• [Supplied records]:

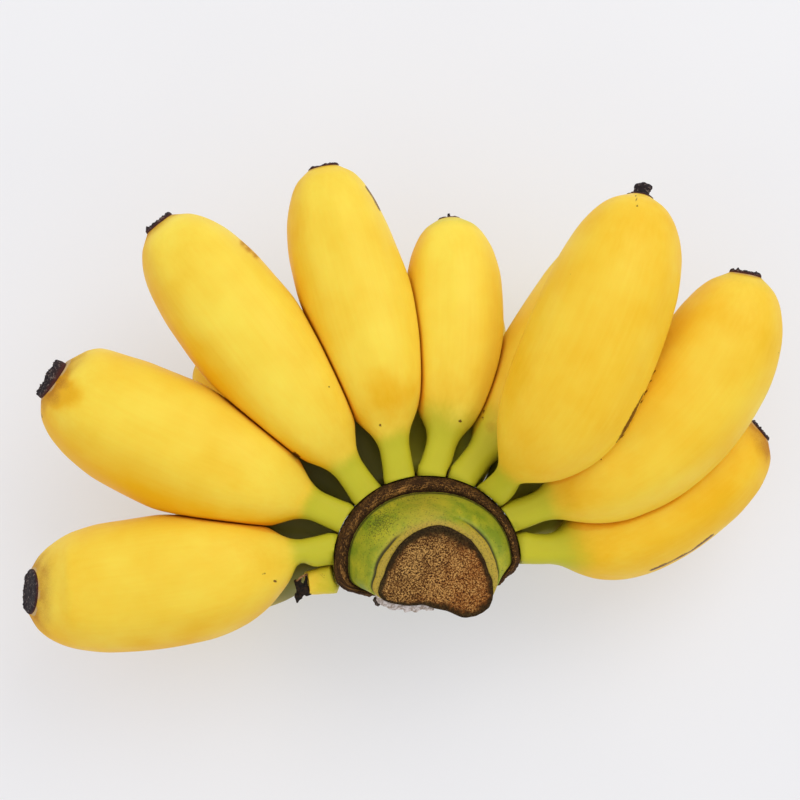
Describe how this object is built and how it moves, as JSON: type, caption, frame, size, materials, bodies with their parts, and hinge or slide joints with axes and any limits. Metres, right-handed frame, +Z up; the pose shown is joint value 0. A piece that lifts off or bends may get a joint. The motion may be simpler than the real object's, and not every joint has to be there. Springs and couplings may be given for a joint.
{
  "type": "hand of bananas",
  "caption": "Hand of small, plump ripe bananas on one crown, lying with the cut end up; green stems, dark blossom ends, a fruit to eat or display.",
  "frame": {"origin": "on the ground, under the middle of the hand's box", "axes": "+X to the right along the fan's width, seen from the cut end of the crown; +Y from the crown towards the tips of the middle fruits; +Z up"},
  "size_m": [0.227, 0.146, 0.1004],
  "materials": {
    "peel": "smooth waxy ripe peel, satin, green towards the stem",
    "crown": "matte green cushion with a corky brown ring and a fibrous brown cut",
    "stem": "snapped green-yellow stem with a torn, pale end"
  },
  "bodies": {
    "root": {"crown": "crown", "broken_stem": "stem", "finger_01": "peel", "finger_02": "peel", "finger_03": "peel", "finger_04": "peel", "finger_05": "peel", "finger_06": "peel", "finger_07": "peel", "finger_08": "peel", "finger_09": "peel", "lower_finger_01": "peel", "lower_finger_02": "peel", "lower_finger_03": "peel", "lower_finger_04": "peel", "lower_finger_05": "peel", "lower_finger_06": "peel", "lower_finger_07": "peel", "lower_finger_08": "peel"}
  },
  "joints": []
}
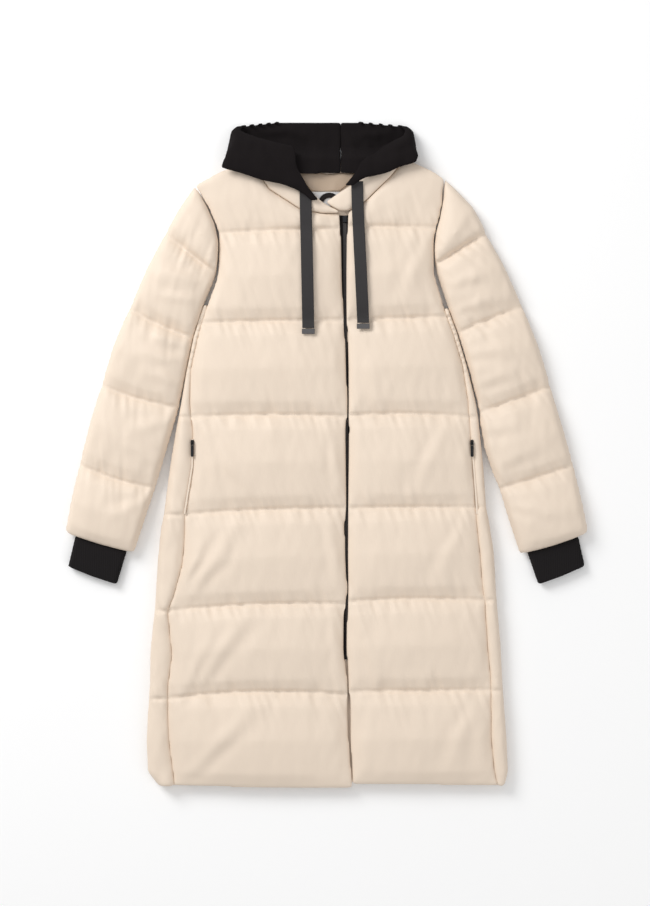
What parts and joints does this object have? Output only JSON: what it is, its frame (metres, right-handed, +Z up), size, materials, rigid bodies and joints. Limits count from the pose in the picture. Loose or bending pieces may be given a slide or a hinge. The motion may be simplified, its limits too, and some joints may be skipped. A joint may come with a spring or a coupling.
{
  "type": "quilted hooded coat",
  "caption": "Long padded coat with a jersey hood, zipped front, side pockets, storm cuffs and a ribbon drawstring, laid flat front up.",
  "frame": {"origin": "on the surface the coat lies on, under the middle of the coat's box without its drawstring", "axes": "+X towards the wearer's left sleeve, +Y towards the hood, +Z up through the front"},
  "size_m": [0.919, 1.1693, 0.046],
  "materials": {
    "shell_fabric": "beige nylon taffeta with a slight sheen",
    "hood_jersey": "black cotton jersey, matt",
    "rib_knit": "black rib knit, matt",
    "lining_satin": "taupe satin",
    "label_woven": "pale woven label, bare",
    "zip_tape": "black woven tape",
    "zip_coil": "black nylon coil",
    "black_metal": "black lacquered zinc",
    "drawstring_tape": "charcoal woven ribbon, bare",
    "drawstring_tip": "grey rubberised end"
  },
  "bodies": {
    "coat": {"back": "shell_fabric", "front_right": "shell_fabric", "front_left": "shell_fabric", "side_right": "shell_fabric", "side_left": "shell_fabric", "sleeve_right": "shell_fabric", "sleeve_left": "shell_fabric", "cuff_right": "rib_knit", "cuff_left": "rib_knit", "hood_right": "hood_jersey", "hood_left": "hood_jersey", "collar_right": "shell_fabric", "collar_left": "shell_fabric", "collar_back": "shell_fabric", "neck_lining": "lining_satin", "neck_label": "label_woven", "hanger_loop": "zip_tape", "zip_tape_right": "zip_tape", "zip_tape_left": "zip_tape", "zip_chain": "zip_coil", "zip_slider": "black_metal", "pocket_zip_right": "shell_fabric", "pocket_zip_left": "shell_fabric", "pocket_bail_right": "black_metal", "pocket_bail_left": "black_metal", "pocket_slider_right": "black_metal", "pocket_slider_left": "black_metal", "drawstring_right": "drawstring_tape", "drawstring_left": "drawstring_tape", "drawstring_tip_right": "drawstring_tip", "drawstring_tip_left": "drawstring_tip"},
    "pocket_pull_right": {"pocket_pull_right": "black_metal"},
    "pocket_pull_left": {"pocket_pull_left": "black_metal"}
  },
  "joints": [
    {"name": "pull_right_swing", "type": "hinge", "parent": "coat", "child": "pocket_pull_right", "pos_m": [-0.23501, 0.021, 0.0293], "axis": [-1, 0, 0], "range_deg": [0, 150]},
    {"name": "pull_left_swing", "type": "hinge", "parent": "coat", "child": "pocket_pull_left", "pos_m": [0.25484, 0.021, 0.0293], "axis": [-1, 0, 0], "range_deg": [0, 150]}
  ]
}
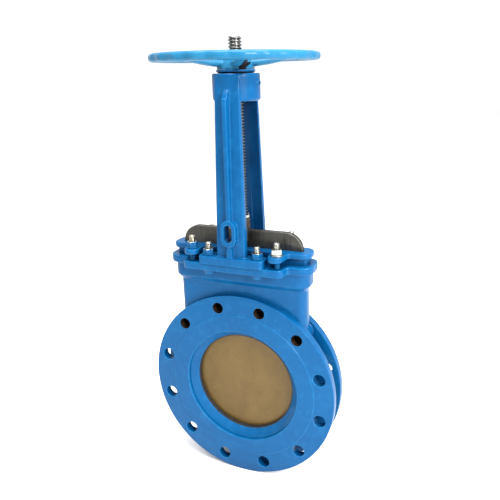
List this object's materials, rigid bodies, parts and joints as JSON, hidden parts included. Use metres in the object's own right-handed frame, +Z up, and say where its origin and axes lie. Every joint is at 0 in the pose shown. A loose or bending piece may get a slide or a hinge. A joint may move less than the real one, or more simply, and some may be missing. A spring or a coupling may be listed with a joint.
{
  "type": "knife gate valve",
  "caption": "Flanged knife gate valve with a flat sliding gate, packed gland, two-legged yoke, rising threaded stem and spoked handwheel, shown closed.",
  "frame": {"origin": "centre of the port, in the middle plane of the gate", "axes": "+X across the pipe to the right of the front flange, +Y along the pipe from the front flange to the rear one, +Z up the stem"},
  "size_m": [0.405, 0.32, 0.9105],
  "materials": {
    "body_paint": "blue enamel over a cast body",
    "yoke_paint": "blue enamel over a cast yoke",
    "wheel_paint": "blue enamel over a cast wheel",
    "gate_steel": "ground stainless plate with a warm film of preservative oil",
    "seat_rubber": "moulded black rubber",
    "packing": "braided graphite packing",
    "bronze": "machined bronze",
    "thrust_bronze": "oxidised bronze washer",
    "stem_steel": "oiled dark threaded steel",
    "clevis_steel": "dark cast steel",
    "zinc": "zinc plated"
  },
  "bodies": {
    "valve_body": {"body_casting": "body_paint", "gland": "body_paint", "gland_nut_front_left": "zinc", "gland_nut_front_right": "zinc", "gland_nut_rear_left": "zinc", "gland_nut_rear_right": "zinc", "gland_stud_front_left": "zinc", "gland_stud_front_right": "zinc", "gland_stud_rear_left": "zinc", "gland_stud_rear_right": "zinc", "gland_washer_front_left": "zinc", "gland_washer_front_right": "zinc", "gland_washer_rear_left": "zinc", "gland_washer_rear_right": "zinc", "packing_ring_1": "packing", "packing_ring_2": "packing", "packing_ring_3": "packing", "scraper_ring": "bronze", "seat_retainer_front": "body_paint", "seat_retainer_rear": "body_paint", "seat_seal_front": "seat_rubber", "seat_seal_rear": "seat_rubber", "thrust_washer_lower": "thrust_bronze", "thrust_washer_upper": "thrust_bronze", "yoke": "yoke_paint", "yoke_cap": "yoke_paint", "yoke_nut_front_left": "zinc", "yoke_nut_front_right": "zinc", "yoke_nut_rear_left": "zinc", "yoke_nut_rear_right": "zinc", "yoke_stud_front_left": "zinc", "yoke_stud_front_right": "zinc", "yoke_stud_rear_left": "zinc", "yoke_stud_rear_right": "zinc", "yoke_washer_front_left": "zinc", "yoke_washer_front_right": "zinc", "yoke_washer_rear_left": "zinc", "yoke_washer_rear_right": "zinc"},
    "spindle": {"handwheel": "wheel_paint", "stem_nut": "bronze", "wheel_key": "stem_steel", "wheel_nut": "zinc"},
    "gate_set": {"gate_plate": "gate_steel", "stem": "stem_steel", "stem_clevis": "clevis_steel", "stem_lock_nut": "zinc", "clevis_bolt_left": "clevis_steel", "clevis_bolt_right": "clevis_steel"}
  },
  "joints": [
    {"name": "handwheel_turn", "type": "hinge", "parent": "valve_body", "child": "spindle", "pos_m": [0, 0, 0.661], "axis": [0, 0, 1], "range_deg": [0, 14760]},
    {"name": "gate_lift", "type": "slide", "parent": "valve_body", "child": "gate_set", "axis": [0, 0, 1], "range_m": [0, 0.2461]}
  ],
  "couplings": [
    {"joint": "gate_lift", "follows": "handwheel_turn", "m_per_rad": 0.00095493}
  ]
}
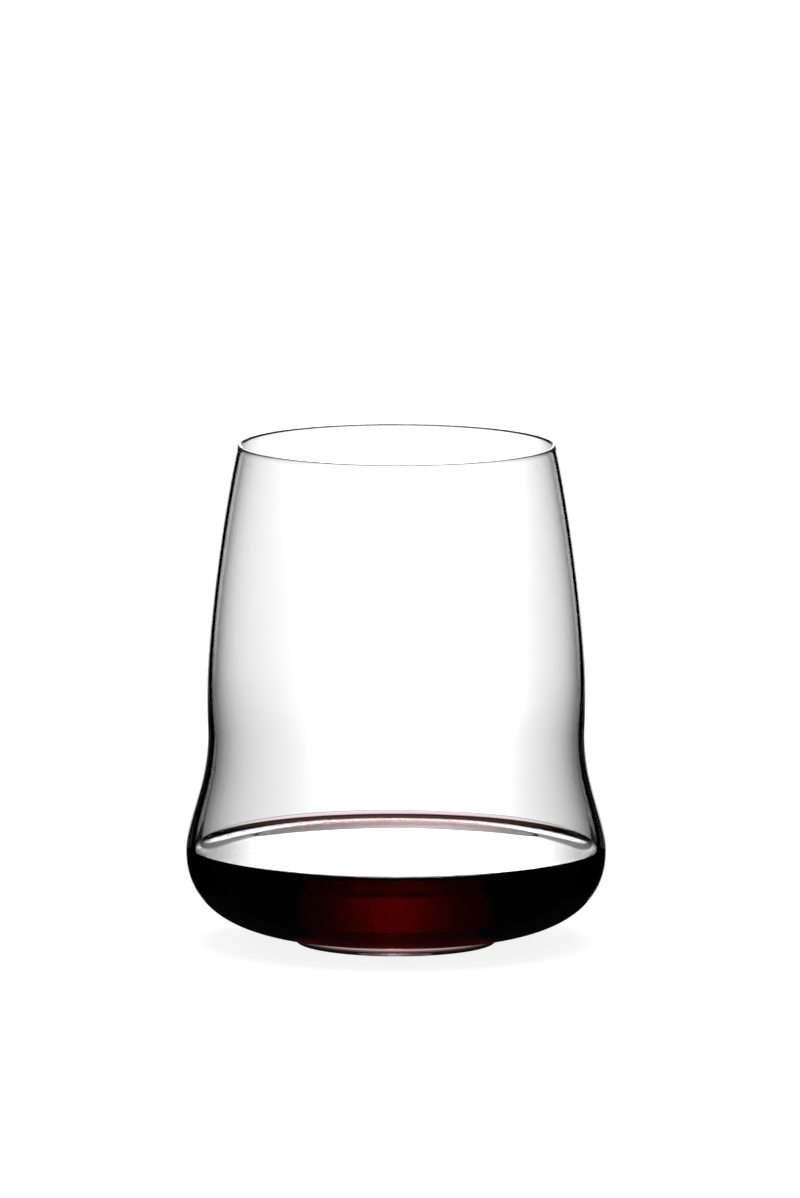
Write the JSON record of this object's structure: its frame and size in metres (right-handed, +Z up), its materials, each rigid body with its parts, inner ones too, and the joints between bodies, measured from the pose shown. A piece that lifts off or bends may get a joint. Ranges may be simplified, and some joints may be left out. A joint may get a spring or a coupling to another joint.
{
  "type": "stemless wine glass",
  "caption": "Stemless wine glass with a tapered mouth, a drawn-in waist and a wide low belly on a low solid foot, holding a shallow pour of red wine.",
  "frame": {"origin": "centre of the plane that the foot's resting ring stands on", "axes": "+Z up along the axis of the glass, which is turned, so that X and Y are alike"},
  "size_m": [0.1006, 0.1006, 0.12],
  "materials": {
    "clear_glass": "polished",
    "red_wine": "gloss"
  },
  "bodies": {
    "root": {"bowl": "clear_glass", "foot": "clear_glass", "wine": "red_wine"}
  },
  "joints": []
}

• [What to do]:
Output, unchanged, the lines from the line with "Write the JSON" through the final line of the material.

• [Response to this task]:
Write the JSON record of this object's structure: its frame and size in metres (right-handed, +Z up), its materials, each rigid body with its parts, inner ones too, and the joints between bodies, measured from the pose shown. A piece that lifts off or bends may get a joint. Ranges may be simplified, and some joints may be left out. A joint may get a spring or a coupling to another joint.
{
  "type": "stemless wine glass",
  "caption": "Stemless wine glass with a tapered mouth, a drawn-in waist and a wide low belly on a low solid foot, holding a shallow pour of red wine.",
  "frame": {"origin": "centre of the plane that the foot's resting ring stands on", "axes": "+Z up along the axis of the glass, which is turned, so that X and Y are alike"},
  "size_m": [0.1006, 0.1006, 0.12],
  "materials": {
    "clear_glass": "polished",
    "red_wine": "gloss"
  },
  "bodies": {
    "root": {"bowl": "clear_glass", "foot": "clear_glass", "wine": "red_wine"}
  },
  "joints": []
}